Sous la codirection du Prof. Philippe Kaenel (UNIL/SHC) et du Prof. André Ducret (UNIGE) | 2018

Publication: "De la résistance à l’autonomie. L’affiche polonaise face au réalisme socialiste, 1944-1954", éditions Alphil PUS, 2022.

L’objectif de cette thèse de doctorat est d’analyser le processus de légitimation culturelle de l’affiche au cours de la seconde moitié du XXe siècle. L’étude est centrée sur le cas de la Pologne tout en incluant des éléments de comparaison avec la Suisse et la France. Les questions de recherche sont les suivantes : l’affiche acquiert-elle le statut d’œuvre d’art dans la seconde moitié du XXe siècle ? Si la réponse s’avère positive (c’est notre hypothèse), quels facteurs artistiques et politiques influencent et motivent ce changement de statut de l’affiche ? Quels rôles jouent les différents acteurs, agissant en interdépendance les uns par rapport aux autres qu’ils soient individuels ou collectifs, dans ce mécanisme de valorisation ? Enfin, comment les affiches elles-mêmes, à travers leur forme, leur contenu et leur technique de réalisation, donnent-elles à voir ce nouveau statut ? Nous supposons et cherchons à démontrer que le processus de légitimation culturelle de l’affiche est étroitement lié à la valorisation de ce médium par les autorités communistes, soutenues par des conservateurs de musée, critiques, historiens de l’art et éditeurs liés à ce système politique.
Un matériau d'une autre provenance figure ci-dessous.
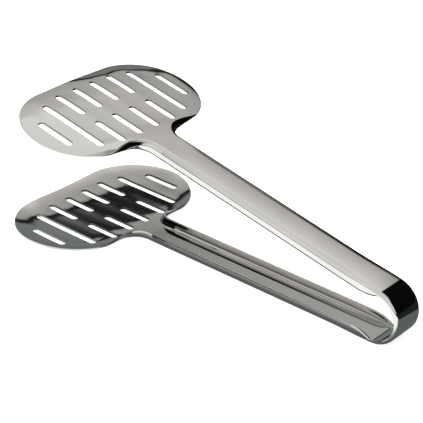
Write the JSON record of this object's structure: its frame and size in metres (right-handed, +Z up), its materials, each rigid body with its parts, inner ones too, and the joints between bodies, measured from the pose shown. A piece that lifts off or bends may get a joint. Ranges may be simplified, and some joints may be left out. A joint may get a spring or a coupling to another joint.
{
  "type": "burger tongs",
  "caption": "Sprung kitchen tongs of one bent stainless strip: two channel arms on a round bow, each ending in a wide slotted, dished head with a curled tip.",
  "frame": {"origin": "centre of the plan outline, on the surface that the tongs lie on", "axes": "+X along the lower arm, from the heads to the spring bow; +Z up, from the lower jaw to the upper jaw; Y across the heads"},
  "size_m": [0.2376, 0.1144, 0.0726],
  "materials": {
    "head_steel": "polished stainless sheet with a fine satin grain",
    "arm_steel": "polished stainless sheet with a fine satin grain",
    "bow_steel": "polished stainless sheet, drawn bright round the bow"
  },
  "bodies": {
    "lower_jaw": {"lower_head": "head_steel", "lower_arm": "arm_steel", "spring_bow": "bow_steel"},
    "upper_jaw": {"upper_arm": "arm_steel", "upper_head": "head_steel"}
  },
  "joints": [
    {"name": "bow_flex", "type": "hinge", "parent": "lower_jaw", "child": "upper_jaw", "pos_m": [0.11341, 0, 0.01427], "axis": [0, -1, 0], "range_deg": [-4, 16.5], "stiffness_Nm_per_rad": 8, "springref_deg": -0.94, "deforming": ["spring_bow"]}
  ]
}
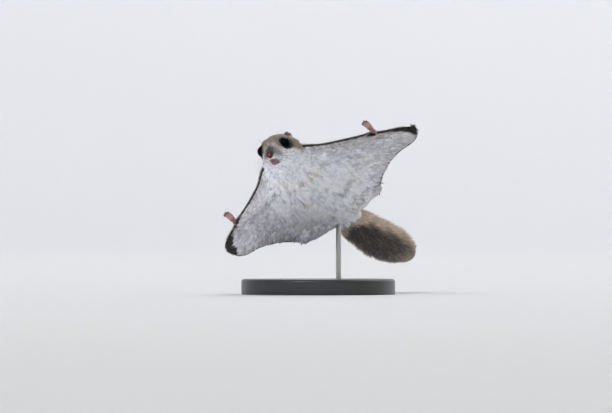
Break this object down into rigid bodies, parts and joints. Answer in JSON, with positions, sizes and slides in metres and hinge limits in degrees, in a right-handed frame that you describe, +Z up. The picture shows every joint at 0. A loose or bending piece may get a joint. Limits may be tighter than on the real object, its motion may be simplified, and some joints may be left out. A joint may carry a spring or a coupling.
{
  "type": "siberian flying squirrel on a display stand",
  "caption": "Life-size gliding flying squirrel with spread membranes and a flat bushy tail, banked on a rod over a round base.",
  "frame": {"origin": "centre of the underside of the stand's base", "axes": "+Z up. The camera that matches the picture looks along +Y. The squirrel heads towards -Y and -X, nose up and banked, its left wing high at +X"},
  "size_m": [0.1538, 0.2501, 0.1354],
  "materials": {
    "fur": "soft short fur, pale below, grey-brown above",
    "tail_fur": "long soft fur, dark centre with tan edges",
    "bare_skin": "bare pink skin, slightly moist",
    "eye": "glossy black",
    "claw": "dark horn",
    "base_lacquer": "satin black lacquer on turned wood",
    "rod_steel": "brushed steel"
  },
  "bodies": {
    "root": {"head": "fur", "neck": "fur", "torso": "fur", "tail": "tail_fur", "eye_left": "eye", "ear_left": "fur", "foreleg_left": "fur", "hand_left": "bare_skin", "hindleg_left": "fur", "hind_foot_left": "bare_skin", "front_membrane_left": "fur", "side_membrane_left": "fur", "eye_right": "eye", "ear_right": "fur", "foreleg_right": "fur", "hand_right": "bare_skin", "hindleg_right": "fur", "hind_foot_right": "bare_skin", "front_membrane_right": "fur", "side_membrane_right": "fur", "stand_base": "base_lacquer", "stand_rod": "rod_steel"}
  },
  "joints": []
}
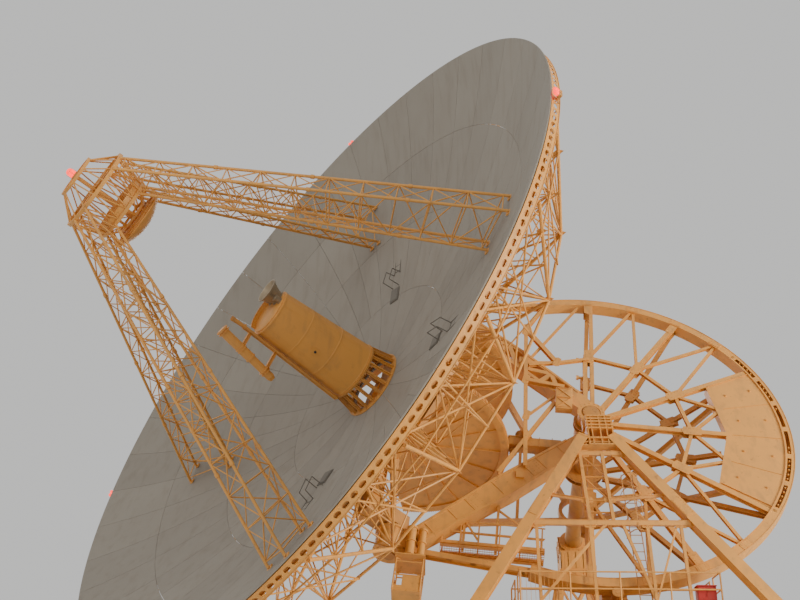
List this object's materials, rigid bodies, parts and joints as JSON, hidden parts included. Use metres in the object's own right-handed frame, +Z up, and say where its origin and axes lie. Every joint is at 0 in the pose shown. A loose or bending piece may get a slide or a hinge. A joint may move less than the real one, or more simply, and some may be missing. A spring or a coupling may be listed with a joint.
{
  "type": "equatorial radio telescope dish",
  "caption": "Cassegrain dish on an equatorial mount: polar wheel with yoke arms and counterweight, leg frame, drive platform and rear bearing tower.",
  "frame": {"origin": "centre of the level where the polar axis's front hub stands over the ground: on the ground, under the front hub, on the underside of the drive platform's slab", "axes": "+Z up; the polar axis rises toward -Y, the viewer's side, by 25.93 degrees; +X to the viewer's right, the dish hangs over -X at rest"},
  "size_m": [29.6135, 23.9347, 29.4506],
  "materials": {
    "structure_paint": "satin ochre paint",
    "shade_paint": "satin ochre paint, weathered",
    "panel_paint": "matt grey diffuse paint on aluminium panels",
    "housing_paint": "satin ochre paint on sheet aluminium",
    "bare_steel": "machined and greased",
    "horn_metal": "dull spun metal",
    "cabinet_red": "red enamel",
    "lamp_red": "clear red lamp glass",
    "concrete": "rough cast concrete"
  },
  "bodies": {
    "pedestal": {"base_slab": "concrete", "front_foot_left": "concrete", "front_foot_right": "concrete", "rear_foot_left": "concrete", "rear_foot_right": "concrete", "front_head": "structure_paint", "front_leg_left": "structure_paint", "front_leg_right": "structure_paint", "front_bracing": "structure_paint", "drive_platform": "shade_paint", "railing_front": "structure_paint", "railing_back": "structure_paint", "cabinet": "cabinet_red", "platform_tower": "structure_paint", "hour_drive": "bare_steel", "access_ladder": "shade_paint", "rear_housing": "structure_paint", "rear_tower": "structure_paint", "link_girder": "structure_paint"},
    "polar_frame": {"polar_shaft": "bare_steel", "yoke_arm_lower": "structure_paint", "yoke_arm_upper": "structure_paint", "dec_bearing_lower": "shade_paint", "dec_bearing_upper": "shade_paint", "wheel_rim": "structure_paint", "counterweight_plate": "structure_paint", "front_spokes": "structure_paint", "rear_spokes": "shade_paint", "yoke_braces": "shade_paint", "access_basket": "structure_paint", "dec_drive": "bare_steel"},
    "reflector": {"reflector_surface": "panel_paint", "rim_girder": "structure_paint", "truss_lower": "structure_paint", "truss_near": "structure_paint", "truss_upper": "structure_paint", "truss_far": "structure_paint", "trunnion_girder": "shade_paint", "dec_sector_lower": "structure_paint", "dec_sector_upper": "structure_paint", "feed_leg_lower": "structure_paint", "feed_leg_near": "structure_paint", "feed_leg_upper": "structure_paint", "feed_leg_far": "structure_paint", "apex_frame": "structure_paint", "subreflector": "housing_paint", "feed_cone": "housing_paint", "cone_skirt": "shade_paint", "cone_rail": "shade_paint", "side_tube": "shade_paint", "feed_horns": "horn_metal", "rim_light_lower": "lamp_red", "rim_light_near": "lamp_red", "rim_light_upper": "lamp_red", "rim_light_far": "lamp_red", "apex_light": "lamp_red"}
  },
  "joints": [
    {"name": "hour_angle", "type": "hinge", "parent": "pedestal", "child": "polar_frame", "pos_m": [0, 0.2068, 14.6894], "axis": [0, -0.8993, 0.4373], "range_deg": [-173.87, 6.13]},
    {"name": "declination", "type": "hinge", "parent": "polar_frame", "child": "reflector", "pos_m": [-6.5324, 0.5136, 15.3204], "axis": [0.1068, 0.4348, 0.8942], "range_deg": [-85.82, 49.18]}
  ]
}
En effet, ces derniers considèrent l’affiche non seulement comme un moyen efficace de propagande, mais aussi comme un produit culturel d’exportation parfait en cette période de guerre froide. Or, les critères de jugement selon lesquels l’affiche est promue en œuvre d’art sont élaborés majoritairement par des artistes qui ne sont pas en accord avec les critères imposés par le parti communiste. Ces artistes revendiquent donc et obtiennent plus de liberté de création ainsi que la permission tacite pour renouer avec des tendances occidentales de l’art moderne. De la sorte, n’étant plus contrainte par des restrictions politiques ni par des considérations publicitaires, l’affiche polonaise se mue en une œuvre d’art reconnue par des instances européennes et mondiales.